Édouard LefèvreTri'n'Collect propose aux entreprises du bâtiment des solutions de tri, de collecte et de valorisation de leurs déchets. Nous avons commencé dans la maison individuelle avant d'aller vers les chantiers de logements collectifs, entre autres, et nous faisons maintenant également de la déconstruction sélective à l'intérieur des bâtiments. 

Dans ce domaine, nous sommes assez fiers d'atteindre sur certains chantiers un taux de recyclage de 90 % dont un taux de réemploi de 30 %. Nous y parvenons grâce au tri à la source, par des contenants adaptés placés au plus près des ouvriers, et à l'identification de filières locales de recyclage et de réemploi.

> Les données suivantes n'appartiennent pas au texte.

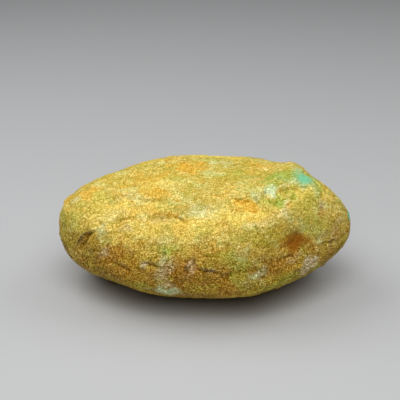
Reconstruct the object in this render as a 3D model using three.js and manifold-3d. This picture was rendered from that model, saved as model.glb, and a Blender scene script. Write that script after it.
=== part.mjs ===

Quels sont les enjeux du tri et de la valorisation des déchets de chantier pour les entreprises ? 

C'est une obligation réglementaire de plus en plus contraignante et coûteuse. Depuis juillet 2021, la traçabilité et le tri sélectif des déchets selon 7 flux[1] sont obligatoires sur tous les chantiers. Les quotas de matières pouvant être enfouies seront divisés par deux en 2025 par rapport à 2010. La TGAP [taxe générale sur les activités polluantes] va progressivement croître de 261 % entre 2020 et 2025, pour les déchets de chantier en mélange. Les collecteurs traditionnels ont donc considérablement augmenté leurs prix. Dans la région nantaise, le prix à la tonne de déchets en mélange est passé de 90 € en 2019 à 220 € aujourd'hui et il ne devrait pas tarder à atteindre 280 € à 300 €. L'impact sur les coûts de travaux tourne déjà autour de 0,75 %.

Il faut ajouter que la responsabilité élargie des producteurs est entrée en vigueur au 1er mai 2023 pour les matériaux de construction. Elle va permettre aux entreprises, dans certaines conditions, de faire collecter gratuitement leurs déchets s'ils sont triés.  

Mais elles vont aussi devoir payer une éco-participation à l'achat des matériaux. Le coût des travaux va certainement en être alourdi, même si le bilan financier est difficile à établir précisément. Cela va en revanche inciter au tri, mais il faut souligner que cela ne concerne pas les déchets d'emballage, qui représentent à peu près la moitié des déchets de chantier dans la construction neuve.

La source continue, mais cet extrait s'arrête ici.